Thanks SO much for your response. DEFINATLY NOT a completely useless answer!!
I know it's tough right? I saw your post earlier on about your 19 year struggle. I truely hope you, and everyone else here can turn their situation around. Pain is an awful thing to live with day in day. And with the modern medical system failing us it is easy to despair. But I hope no more!
Good luck with your journey Joe12- I wish you pain free days!!
I'm trying to take Christie's advice on how to work on myself (see page 3 of the comments) and am feeling calmer. I started today with the mindfulness meditation she posted from Alan. That really helped slow down my thoughts. I've been working on mindfulness in general and it is very helpful. The key for me is noticing my thoughts without trying to change anything. That really takes the pressure off and is calming. Also labeling your thoughts is useful, again, without judgement, just with a sense of curiosity. i.e. "fear thought", "pressure thought" etc.
I have pain in my feet too...just keep moving. Sooner or later it will melt away. Having a relapse twice with pain in the hips, back and feet for some strange reason the feet pain was the last to leave. I think I would rather have the foot pain. Find yourself some shoes that are soft and feel better while out and about.
Have had a number of back pains but never hips thank god. I don't like the foot pain because most things I like require me to be on my feet. So far today was a good day - walked for 40 minutes and then walked again locally - had lunch with my wife and kids at a restaurant - there were significant time with little or no pain. I kept repeating to myself that I am safe and loved. I had an emotional discussion with my wife this morning but I tried to actually get in touch with my emotions - had some flareup in symptoms but felt better as the morning progressed. Keep the faith.

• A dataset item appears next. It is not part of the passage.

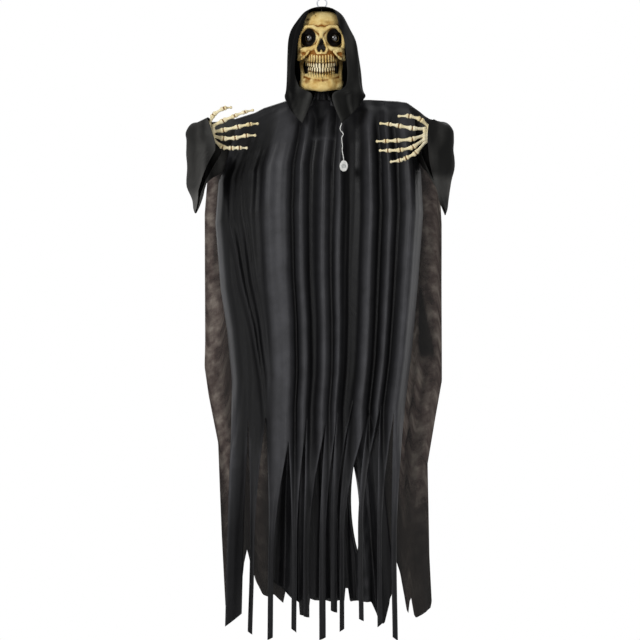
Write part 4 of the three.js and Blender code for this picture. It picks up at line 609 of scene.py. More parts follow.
def finish(name):
    """The named finish, made once."""
    makers = {
        "satin": satin_weave,
        "crepe": crepe_weave,
        "voile": voile_weave,
        "gauze": gauze_weave,
        # Blow-moulded polyethylene skull, painted bone and wiped with brown: pale ridges, tan hollows.
        "skull": lambda: aged_bone("painted polyethylene skull, blow moulded",
                                   "bone", "#d8bd7c", "#bf9a55", "wash", "#0d0806"),
        # Injection-moulded polyethylene hands, cream with brown wiped into each joint.
        "hand": lambda: aged_bone("painted polyethylene bones, injection moulded",
                                  "hands", "#e6d9b2", "#d8c795", "#8d6436", "#3a2613"),
        # Painted polyethylene teeth: ivory, browner towards the gum, and near black where shade between and
        # behind them is painted.
        "tooth": lambda: aged_bone("painted polyethylene teeth, moulded",
                                   "#f0e6c6", "#e4d6ae", "#cfba85", "#7a5622", "#140c08"),
        # Zinc-plated mild steel: cool grey, lightly scratched.
        "zinc": lambda: moulded("zinc-plated mild steel, bright", "#c9ccd0", "#a9adb3", 1.2, 12,
                                Metallic=1.0, Roughness=0.34),
        # Black ABS, spark-eroded mould: an even fine grain with little shine.
        "abs": lambda: moulded("black ABS, spark-eroded mould", "#26262a", "#1b1b1e", 1.1, 30, bump=0.4,
                               Roughness=0.5),
        # Pale grey ABS from a polished mould: smooth, with a small clear gleam.
        "grey_abs": lambda: moulded("pale grey ABS, polished mould", "#d4d4d0", "#bcbcb8", 2.0, 6,
                                    Roughness=0.3),
        # Grey ABS from a satin mould: darker than its housing, with a softer gleam.
        "cap_abs": lambda: moulded("grey ABS cap, satin mould", "#aeb0ae", "#8f918f", 1.0, 5,
                                   Roughness=0.42),
        # Natural acetal: milky white and slightly waxy.
        "acetal": lambda: moulded("natural acetal, injection moulded", "#ecebe4", "#dddcd2", 1.5, 9,
                                  Roughness=0.35),
        # White PVC sheath over two twisted wires: clean white, softly shiny along each turn.
        "pvc": lambda: moulded("white PVC lead, extruded", "#e9e9e6", "#d2d2cf", 1.0, 8, Roughness=0.4),
        # Smoked acrylic lens: near black with a sharp wet highlight.
        "lens": lambda: moulded("smoked acrylic eye, polished", "#15100f", "#060505", 3.0, 14, bump=0.05,
                                Roughness=0.06, **{"Coat Weight": 0.6, "Coat Roughness": 0.03}),
        # Solder-masked laminate: deep green, slightly glossy.
        "board": lambda: moulded("green epoxy-glass laminate, solder masked", "#1f6a3b", "#124a28", 0.9, 5,
                                 Roughness=0.4),
        # Shrink-sleeved cells: dark blue-grey and smooth.
        "cell": lambda: moulded("shrink-sleeved alkaline cell", "#3b3f49", "#2c2f37", 2.0, 18,
                                Roughness=0.3),
        # Diffused epoxy: red right through, glossy.
        "led": lambda: moulded("red diffused LED, cast epoxy", "#b3221c", "#8b1713", 1.5, 4,
                               Roughness=0.2),
        # Paper cone in its basket: dull charcoal.
        "speaker": lambda: moulded("black paper cone and steel basket", "#3a3a3c", "#222224", 1.2, 8,
                                   Roughness=0.6),
    }
    if name not in MADE:
        MADE[name] = makers[name]()
    return MADE[name]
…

yes, i do see a PT who seems pretty knowledgeable (she believes in TMS too). So far, she hasnt made me much better, however, she's definitly keeping me from getting worse. I find that my pelvic muscles form knots (new ones every week!) and wind tighter and tighter every day until i see her. She releases it all, but it's so temporary and keeps coming back. My IC shifted into my pudendal nerve (it was like my bladder shut off, and the PN turned on) during a medical procedure. My brain couldnt feel/handle both sensations so it only focused on one. THat's what i started to get the hint that maybe this something more than pure physical. Like you, i feel like i'm always in a "kegal". I catch myself doing it constantly and make an effort to relax it. Ten min later, i'm doing it again. It's like the tight guarding has become my "default" over so many years. I do have issue with my obturator though, and apparently that's a muscle you cant voluntarily control.
Hi NicoleB34- Yes that is exactly what I have as well is are very tight obturator muscles and nerves. It is horrible- so Im so sorry, but Im glad you have a PT. I too experience good things while there and then when leave everything tightens up again. Well Im glad we both found this website and I hope we can get relief!!
I wish my iPhone would actually let me download and save this audio vs needing to return to this page each time. It's really great and worth repeating!
I was able to download the audio on my laptop. I'm not an iPhone user, but I'm able to then transfer audio file to my Android.
That's about the extent of my IT knowledge Someone more knowledgeable may be able to tell you how to do it for iPhone.